LMA: A story that always lifts me up and gives me a lot of hope is a story from an organization, the Coalition of Immokalee Workers. I've been supporting the Coalition for a long time through the Student/Farmworker Alliance. It always made me feel hopeful because it was people like me, people like my family, farmworkers in the fields, mostly immigrants, who were able to bring corporations in to the negotiation table. That was always a really powerful story, because it also changed people's lives concretely. It wasn’t only in an emotional way, or an inspirational way.

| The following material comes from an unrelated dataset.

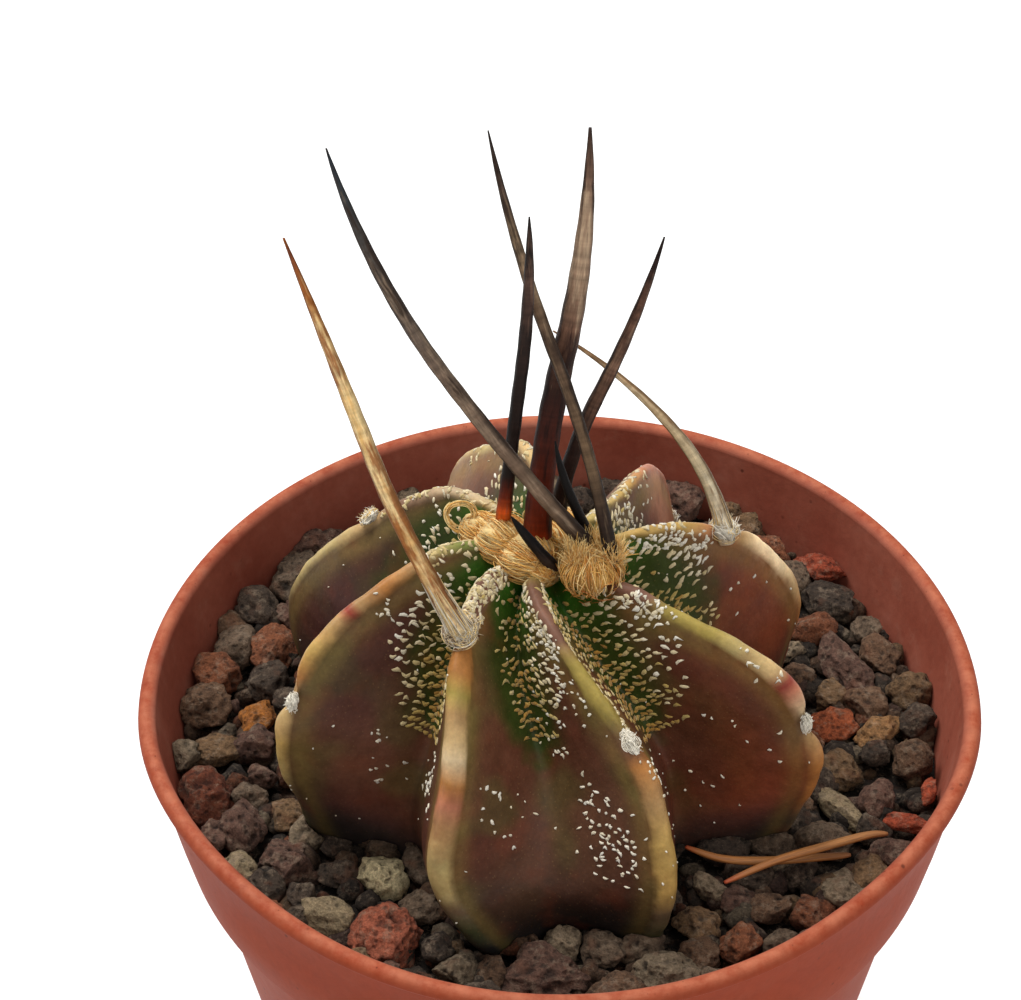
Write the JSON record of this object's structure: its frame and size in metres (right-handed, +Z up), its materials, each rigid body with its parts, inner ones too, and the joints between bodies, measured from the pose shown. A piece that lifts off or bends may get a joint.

It was, “here's your paycheck” and then, “here's your paycheck with a salary increase.” It was also about the dignity of the farmworkers themselves.
I’ve been part of so many actions they have led through the years: fasting, doing a hunger march, and all of those things have helped me know that we can do things even if we are in belly of the beast. It's not even an option, we have to. There are so many expectations from our campañieros and compañieras around the globe for those of us that are inside here to be the change, because they need us. They're really doing what they're supposed to be doing, fighting multinational corporations, the mining companies, and sometimes even the U.S. government. The story the Coalition has taught me is that we win sometimes, and when we win it's really wonderful. When I feel down or overwhelmed I always think about that, and it keeps me going.
GBR: Is there anything else you want to add?
LMA: I just want to thank all the Friends, particularly from the southeastern region, from Florida. It was wonderful for me to be moved spiritually. I'm always used to being moved politically through reading and meeting people. But in this case it was a combination of both that really took me to another level so I really appreciated being in that space. I just want to thank them for what they do and continue to do and I hope that we can work together more closely here in Miami and I definitely would like to continue to learn about Quaker values and make sure I honor them in the work that I do. I just want to say thank you.